WHAT TO PRODUCE –
Every entry needs to be printed exactly, please.

(Rows from a dataset)
——

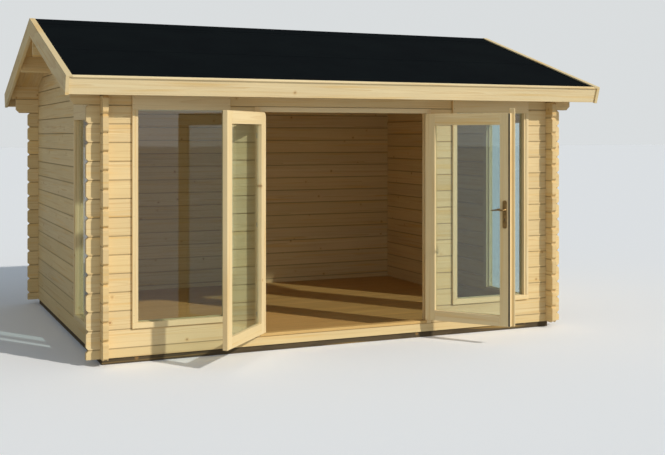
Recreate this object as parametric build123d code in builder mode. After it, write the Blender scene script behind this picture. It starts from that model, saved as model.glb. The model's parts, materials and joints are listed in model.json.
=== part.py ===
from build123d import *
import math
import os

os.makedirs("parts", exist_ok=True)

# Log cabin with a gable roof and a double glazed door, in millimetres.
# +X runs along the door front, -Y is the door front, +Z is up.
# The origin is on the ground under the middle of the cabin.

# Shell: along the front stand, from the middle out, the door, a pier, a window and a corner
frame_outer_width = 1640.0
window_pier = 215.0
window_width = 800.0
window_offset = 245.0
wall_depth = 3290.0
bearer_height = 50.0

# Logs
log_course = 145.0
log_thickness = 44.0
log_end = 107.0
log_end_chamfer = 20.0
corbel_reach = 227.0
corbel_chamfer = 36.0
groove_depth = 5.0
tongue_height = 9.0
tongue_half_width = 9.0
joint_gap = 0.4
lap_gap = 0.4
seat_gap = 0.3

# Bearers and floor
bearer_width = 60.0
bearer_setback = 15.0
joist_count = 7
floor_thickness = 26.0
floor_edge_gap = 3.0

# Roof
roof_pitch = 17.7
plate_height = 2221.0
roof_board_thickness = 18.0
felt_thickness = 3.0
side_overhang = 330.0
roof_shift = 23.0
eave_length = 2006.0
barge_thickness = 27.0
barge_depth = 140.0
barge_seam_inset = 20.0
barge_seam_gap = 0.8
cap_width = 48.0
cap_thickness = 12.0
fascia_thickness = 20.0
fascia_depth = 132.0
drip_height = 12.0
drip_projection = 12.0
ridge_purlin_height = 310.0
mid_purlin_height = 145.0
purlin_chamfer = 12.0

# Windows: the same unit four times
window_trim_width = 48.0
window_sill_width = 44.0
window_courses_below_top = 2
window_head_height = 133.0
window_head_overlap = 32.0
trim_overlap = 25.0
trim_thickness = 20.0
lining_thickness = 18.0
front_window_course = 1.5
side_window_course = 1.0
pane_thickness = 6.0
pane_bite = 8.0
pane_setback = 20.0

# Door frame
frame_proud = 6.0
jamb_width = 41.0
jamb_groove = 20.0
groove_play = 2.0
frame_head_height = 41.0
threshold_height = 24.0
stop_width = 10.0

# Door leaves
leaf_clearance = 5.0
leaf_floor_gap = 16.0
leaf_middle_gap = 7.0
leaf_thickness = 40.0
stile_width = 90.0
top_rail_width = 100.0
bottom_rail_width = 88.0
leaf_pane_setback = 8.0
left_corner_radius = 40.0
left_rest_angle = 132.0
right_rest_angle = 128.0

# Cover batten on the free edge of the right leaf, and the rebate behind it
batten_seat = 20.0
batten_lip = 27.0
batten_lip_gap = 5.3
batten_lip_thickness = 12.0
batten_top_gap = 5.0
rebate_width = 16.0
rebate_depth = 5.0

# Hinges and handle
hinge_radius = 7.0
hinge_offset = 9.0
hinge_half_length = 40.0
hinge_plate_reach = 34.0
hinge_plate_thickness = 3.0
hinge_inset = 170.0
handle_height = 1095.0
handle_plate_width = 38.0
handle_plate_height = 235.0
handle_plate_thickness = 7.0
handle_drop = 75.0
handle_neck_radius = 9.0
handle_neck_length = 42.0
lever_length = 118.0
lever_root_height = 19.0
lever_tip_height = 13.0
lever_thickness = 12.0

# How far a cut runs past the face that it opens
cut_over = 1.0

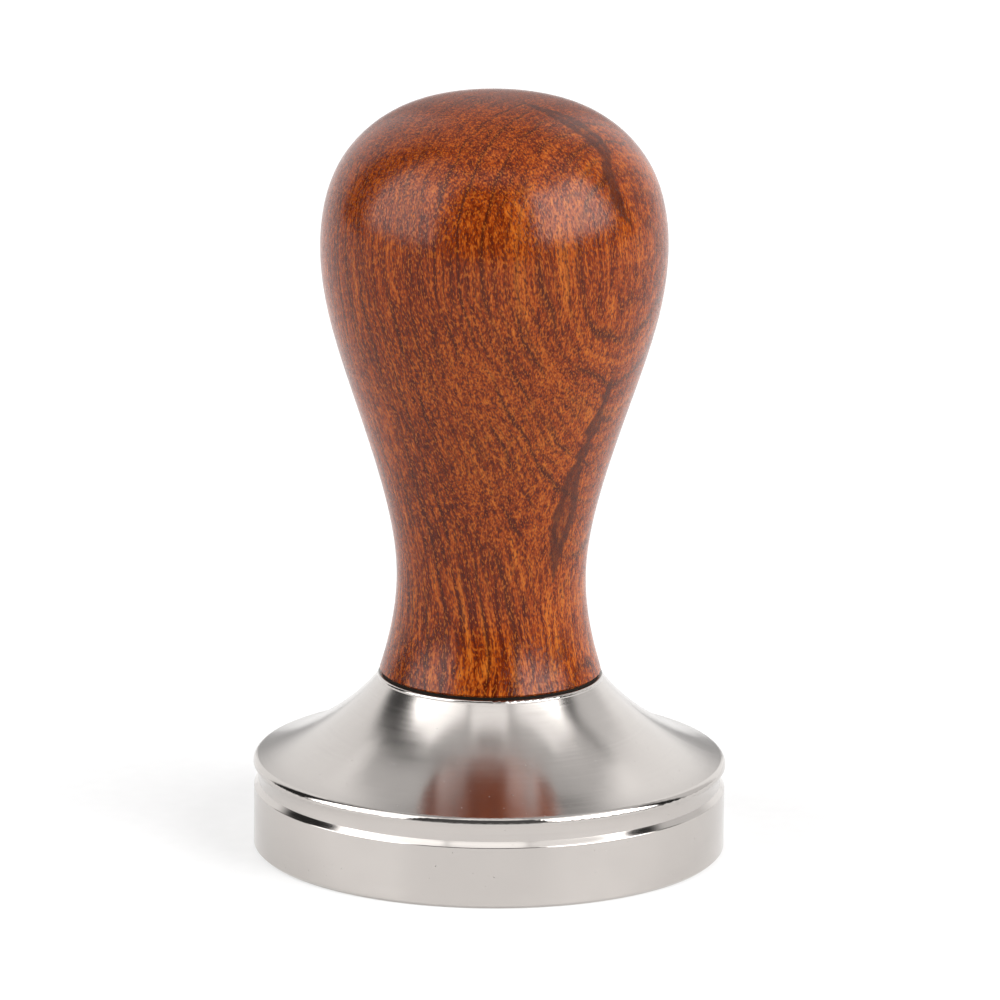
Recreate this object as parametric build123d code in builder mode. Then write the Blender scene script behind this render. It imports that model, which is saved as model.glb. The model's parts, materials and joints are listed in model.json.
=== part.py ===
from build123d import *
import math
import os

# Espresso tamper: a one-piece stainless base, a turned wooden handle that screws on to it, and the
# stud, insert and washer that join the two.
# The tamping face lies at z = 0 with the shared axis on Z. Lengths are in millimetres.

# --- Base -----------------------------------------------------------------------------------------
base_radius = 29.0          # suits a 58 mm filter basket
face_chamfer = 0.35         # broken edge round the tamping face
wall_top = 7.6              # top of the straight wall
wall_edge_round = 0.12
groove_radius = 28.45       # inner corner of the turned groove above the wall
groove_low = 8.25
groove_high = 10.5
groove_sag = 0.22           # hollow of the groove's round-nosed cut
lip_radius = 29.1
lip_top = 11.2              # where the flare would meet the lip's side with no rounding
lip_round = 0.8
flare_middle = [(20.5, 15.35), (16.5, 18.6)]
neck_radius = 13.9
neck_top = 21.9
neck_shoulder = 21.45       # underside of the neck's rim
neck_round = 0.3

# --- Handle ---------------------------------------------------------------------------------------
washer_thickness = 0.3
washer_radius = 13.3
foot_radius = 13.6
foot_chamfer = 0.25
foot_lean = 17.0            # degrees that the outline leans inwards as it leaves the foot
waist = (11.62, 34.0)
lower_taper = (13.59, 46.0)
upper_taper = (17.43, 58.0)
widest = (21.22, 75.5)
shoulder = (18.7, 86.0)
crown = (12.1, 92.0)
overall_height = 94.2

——

TASK SOLUTION –
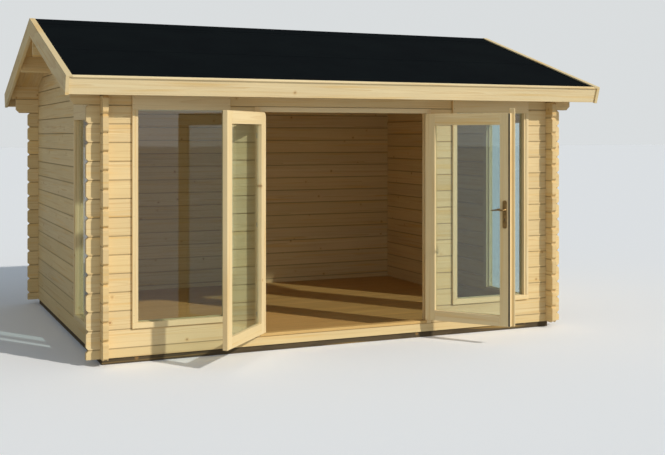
Recreate this object as parametric build123d code in builder mode. After it, write the Blender scene script behind this picture. It starts from that model, saved as model.glb. The model's parts, materials and joints are listed in model.json.
=== part.py ===
from build123d import *
import math
import os

os.makedirs("parts", exist_ok=True)

# Log cabin with a gable roof and a double glazed door, in millimetres.
# +X runs along the door front, -Y is the door front, +Z is up.
# The origin is on the ground under the middle of the cabin.

# Shell: along the front stand, from the middle out, the door, a pier, a window and a corner
frame_outer_width = 1640.0
window_pier = 215.0
window_width = 800.0
window_offset = 245.0
wall_depth = 3290.0
bearer_height = 50.0

# Logs
log_course = 145.0
log_thickness = 44.0
log_end = 107.0
log_end_chamfer = 20.0
corbel_reach = 227.0
corbel_chamfer = 36.0
groove_depth = 5.0
tongue_height = 9.0
tongue_half_width = 9.0
joint_gap = 0.4
lap_gap = 0.4
seat_gap = 0.3

# Bearers and floor
bearer_width = 60.0
bearer_setback = 15.0
joist_count = 7
floor_thickness = 26.0
floor_edge_gap = 3.0

# Roof
roof_pitch = 17.7
plate_height = 2221.0
roof_board_thickness = 18.0
felt_thickness = 3.0
side_overhang = 330.0
roof_shift = 23.0
eave_length = 2006.0
barge_thickness = 27.0
barge_depth = 140.0
barge_seam_inset = 20.0
barge_seam_gap = 0.8
cap_width = 48.0
cap_thickness = 12.0
fascia_thickness = 20.0
fascia_depth = 132.0
drip_height = 12.0
drip_projection = 12.0
ridge_purlin_height = 310.0
mid_purlin_height = 145.0
purlin_chamfer = 12.0

# Windows: the same unit four times
window_trim_width = 48.0
window_sill_width = 44.0
window_courses_below_top = 2
window_head_height = 133.0
window_head_overlap = 32.0
trim_overlap = 25.0
trim_thickness = 20.0
lining_thickness = 18.0
front_window_course = 1.5
side_window_course = 1.0
pane_thickness = 6.0
pane_bite = 8.0
pane_setback = 20.0

# Door frame
frame_proud = 6.0
jamb_width = 41.0
jamb_groove = 20.0
groove_play = 2.0
frame_head_height = 41.0
threshold_height = 24.0
stop_width = 10.0

# Door leaves
leaf_clearance = 5.0
leaf_floor_gap = 16.0
leaf_middle_gap = 7.0
leaf_thickness = 40.0
stile_width = 90.0
top_rail_width = 100.0
bottom_rail_width = 88.0
leaf_pane_setback = 8.0
left_corner_radius = 40.0
left_rest_angle = 132.0
right_rest_angle = 128.0

# Cover batten on the free edge of the right leaf, and the rebate behind it
batten_seat = 20.0
batten_lip = 27.0
batten_lip_gap = 5.3
batten_lip_thickness = 12.0
batten_top_gap = 5.0
rebate_width = 16.0
rebate_depth = 5.0

# Hinges and handle
hinge_radius = 7.0
hinge_offset = 9.0
hinge_half_length = 40.0
hinge_plate_reach = 34.0
hinge_plate_thickness = 3.0
hinge_inset = 170.0
handle_height = 1095.0
handle_plate_width = 38.0
handle_plate_height = 235.0
handle_plate_thickness = 7.0
handle_drop = 75.0
handle_neck_radius = 9.0
handle_neck_length = 42.0
lever_length = 118.0
lever_root_height = 19.0
lever_tip_height = 13.0
lever_thickness = 12.0

# How far a cut runs past the face that it opens
cut_over = 1.0

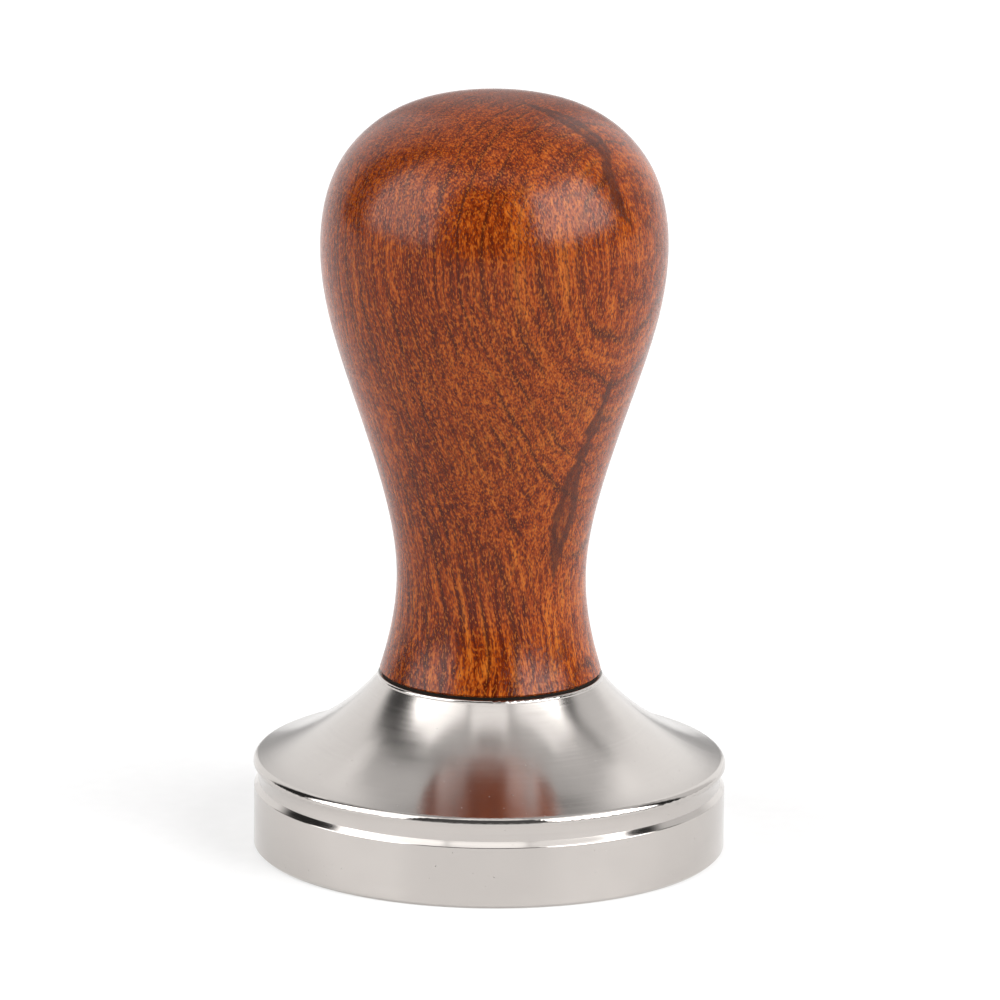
Recreate this object as parametric build123d code in builder mode. Then write the Blender scene script behind this render. It imports that model, which is saved as model.glb. The model's parts, materials and joints are listed in model.json.
=== part.py ===
from build123d import *
import math
import os

# Espresso tamper: a one-piece stainless base, a turned wooden handle that screws on to it, and the
# stud, insert and washer that join the two.
# The tamping face lies at z = 0 with the shared axis on Z. Lengths are in millimetres.

# --- Base -----------------------------------------------------------------------------------------
base_radius = 29.0          # suits a 58 mm filter basket
face_chamfer = 0.35         # broken edge round the tamping face
wall_top = 7.6              # top of the straight wall
wall_edge_round = 0.12
groove_radius = 28.45       # inner corner of the turned groove above the wall
groove_low = 8.25
groove_high = 10.5
groove_sag = 0.22           # hollow of the groove's round-nosed cut
lip_radius = 29.1
lip_top = 11.2              # where the flare would meet the lip's side with no rounding
lip_round = 0.8
flare_middle = [(20.5, 15.35), (16.5, 18.6)]
neck_radius = 13.9
neck_top = 21.9
neck_shoulder = 21.45       # underside of the neck's rim
neck_round = 0.3

# --- Handle ---------------------------------------------------------------------------------------
washer_thickness = 0.3
washer_radius = 13.3
foot_radius = 13.6
foot_chamfer = 0.25
foot_lean = 17.0            # degrees that the outline leans inwards as it leaves the foot
waist = (11.62, 34.0)
lower_taper = (13.59, 46.0)
upper_taper = (17.43, 58.0)
widest = (21.22, 75.5)
shoulder = (18.7, 86.0)
crown = (12.1, 92.0)
overall_height = 94.2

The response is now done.